From the looks of things, there's been extensive work done inside that amp. Normally we would not expect a manufacturer to use a mixture of orange drop caps and yellow ones. The parts board looks odd, in that we can see purple residue on a chassis hole further down the line, with kep-nut marks on it, yet with nothing in it. And obviously those cap cans aren't stock.
So you have a dual conundrum, 1 part being, you haven't worked on tube stuff. As long as you can use your soldering iron and remember to keep one hand in your pocket at all times when working on it, that's not a big deal. (but it CAN kill you, LOL) The second conundrum is whether you want to put in the work to discern what has been modded and whether restoring the thing to stock is what you want to do. That could be a lot of work. EVEN IF you determine that the thing is wired stock and all the parts are good, there is some possibility that if this is a different parts board, that the thing cannot work very quietly because the parts are jammed together. Someone here, I think it was Platefire, just had a GA-35RVT and I hope they chime in as to whether the innards of theirs, specifically the parts board, matches what you've shown. Get a pix.

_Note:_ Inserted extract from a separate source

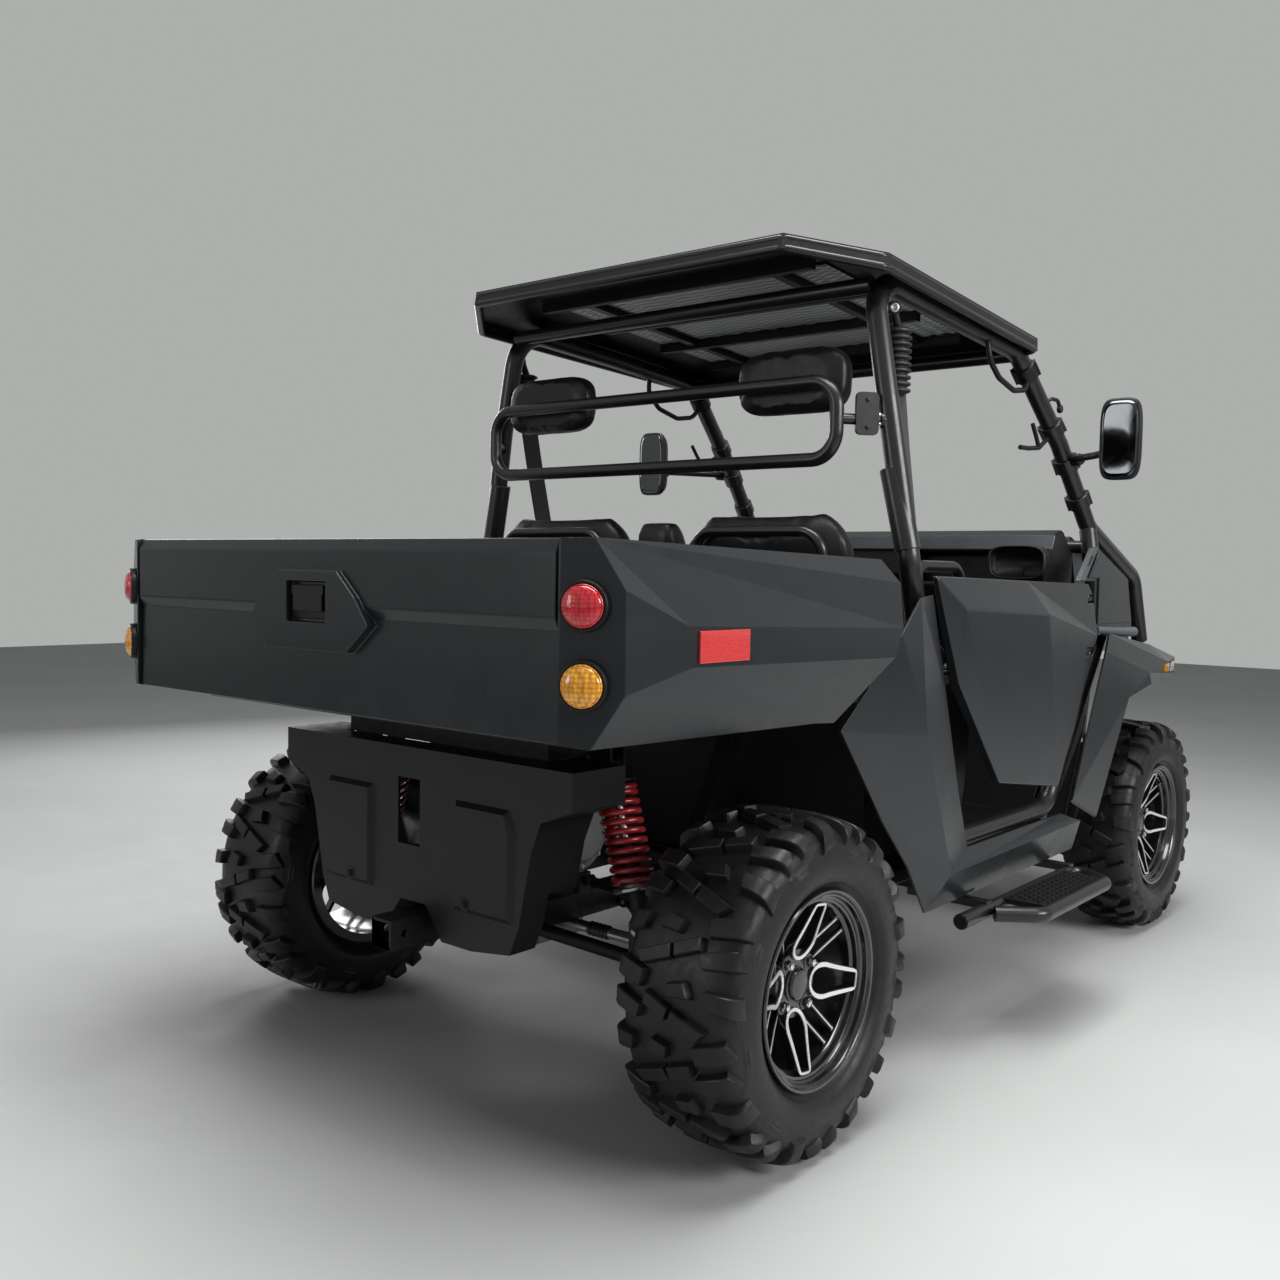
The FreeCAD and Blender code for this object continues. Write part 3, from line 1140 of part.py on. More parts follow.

OTOH, looks like you have virtually every part you need to make a 1-channel Fender Vibrolux Reverb, a very useful amp, IMO. You could buy a blank AB763 board from Doug here, populate it with parts snipped from your existing parts board with very, very few additional parts needed, and have a pretty cool and known-stable amp. You'd have to invest about $100-$150 for the tubes (change 6EU7 to 12AX7s, retain your 7591s) and new electrolytics (odds are you should replace those anyway) and less than $5 worth of R's and C's. You have all the switches and jacks and sockets (those can really add up)
That's how I would lean. OTOH, if that parts board is stock and you find out that the mods are/were minor it may not be that big a deal to get it working. Further eval needed.